Skills minister Robert Halfon has pleaded with college principals to convince school leavers to study T Levels amid plans to replace the qualifications with the Advanced British Standard (ABS).
Halfon told today’s Association of Colleges conference there would be no slowing down of the rollout of the flagship courses, insisting they will be the “backbone” of the new overarching qualification which ministers aim to introduce in 10 years’ time.
Prime minister Rishi Sunak announced the ABS last month during the government’s T Levels celebratory week. It would replace both T Levels and A-levels as a single post-16 qualification in which 16 to 19-year-olds would “typically” study five subjects including some form of English and maths.
The announcement left many college leaders and staff feeling “demoralised”, considering the reform comes only three years after T Levels were launched and with over £1 billion investment.
T Levels have struggled to take off since their launch, with around 16,000 starts between 2020/21 and 2022/23. FE Week recently reported that some colleges have cancelled the courses this year due to low demand, and an AoC survey released last week found T Level enrolments were below expectations in most colleges in 2023/24.
Halfon told college leaders today that T Levels are the “most future proof option you could offer” a school leaver.
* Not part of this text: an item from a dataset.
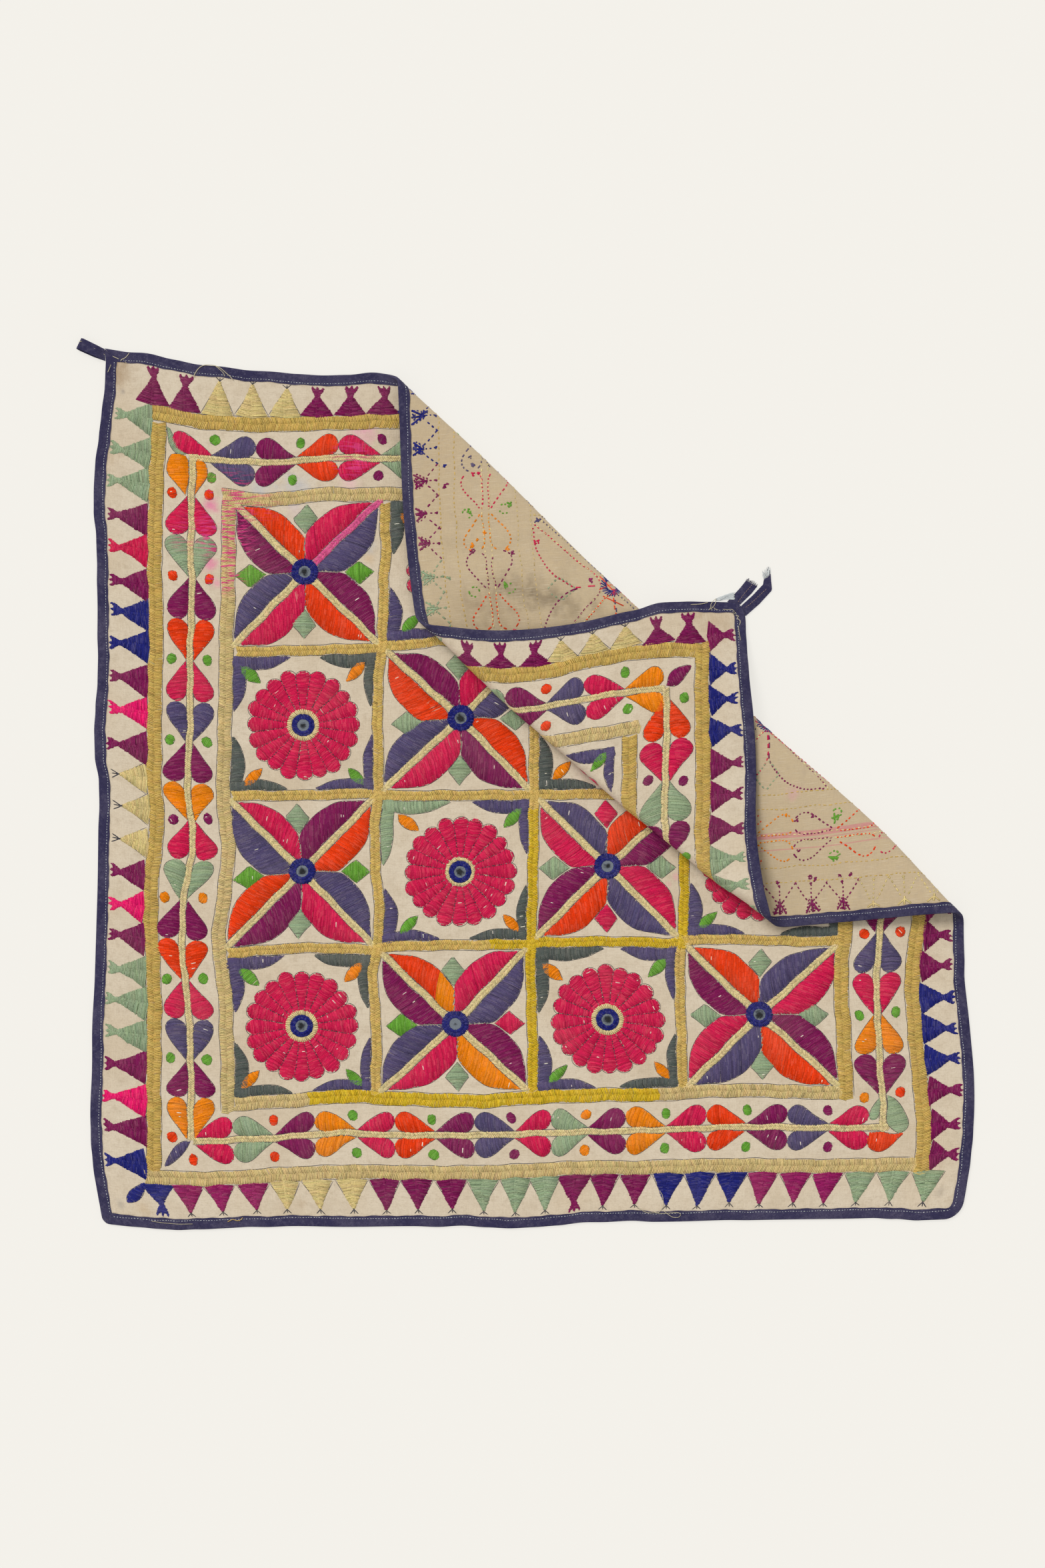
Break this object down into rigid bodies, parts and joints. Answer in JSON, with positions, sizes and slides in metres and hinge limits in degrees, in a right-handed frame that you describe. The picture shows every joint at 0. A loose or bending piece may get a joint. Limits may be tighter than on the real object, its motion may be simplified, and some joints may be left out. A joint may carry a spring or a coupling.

He said: “When the ABS was announced, there was some concern that it would come to bury T Levels – ‘what was the point of three years rollout if T Levels were eventually going to be surpassed by something else?’. I’m here to tell you that one supports the other. T Levels will provide the backbone of the Advanced British Standard. We will continue to roll that out with more to come in 2024/25.
“Technical education has undergone unprecedented reform over the last decade. We will continue this programme to simplify the skills landscape and create a stronger set of qualifications than ever before.
“All of this puts T Levels in a better position than any current qualification. As I say they will be the backbone of the Advanced British Standard, making them the most future proof option you could offer 16- to 19-year-olds.”
He then made a rallying call to college leaders for them to persuade more young people to take on the qualifications.
“It’s thanks to all those pioneers here today who championed T Levels from the start that we can see a way to achieving a long-held ambition of parity of esteem between technical and academic education. But we need your continued support. The best advocates for T Levels who can demonstrate that ethic and versatility to upcoming year groups, are yourselves, the principals, the tutors, the teachers.
“Now is the time to persuade the year 11s visiting your open days to consider T Levels and the life changing opportunities they bring.”
The Department for Education is expected to launch a consultation on the ABS this month.
I am concerned at the lack of any strategy here. One week it’s all about the new ABS, then the next, apprenticeships, and now this week, T levels. All done in isolation.
Apart from the confusion this generates, it runs the real risk of each programme being in competition.
I agree with the confusion this announcement created. We have worked hard to roll out a very new program that has only just started registering with stakeholders, parents, school leavers, Career Officers, etc only to be told it will be replaced. Everyone is still getting their head around what T Levels mean and then comes the poorly timed announcement that it will be replaced! Very demoralising!
But Robert…. The staff in colleges I talk to have no faith or confidence in TLevels. Most parents I talk to feel the same, and many young people tell me they will avoid them at all costs as they simply don’t believe they will lead to a positive destination!. When will the Government realise that they are the only ones who DO believe in T levels? Actions to de-fund other qualifications will, I fear just lead to more young people becoming NEET or going into jobs without training. And all the above doesn’t take into account what employers say, much of which is unprintable here.
How can this be justified when the minister knows that the likelihood is that T Levels will be left to die on the vine and the ABS has no chance of ever leaving the drawing board? It is tantamount to a scandal that an education minister should encourage professional staff to wilfully mislead young people. There is no virtue is saluting while the ship goes down when you should be helping people get off it.
I teach on this and the T-level lacks everything that our old level 3 in Computing offered. I used to have classes of 30 but now have a class of 6 and another of 9. Students ask me, will there be graphic design, games development, C# programming like there used to be and I have to say no. Python is not a language for level 3. I need to teach what local industry needs like C# and C++. Also why the heck is the coursework done under exam conditions? Does the person who made all these decisions not know what it’s like in industry we need to develop their ability to research and make use of tools just as chat gpt rather than just banning it all. It’s not helpful to the students. It’s a rubbish qualification and we need to return to what we had before for Computing it worked well and students enjoyed it.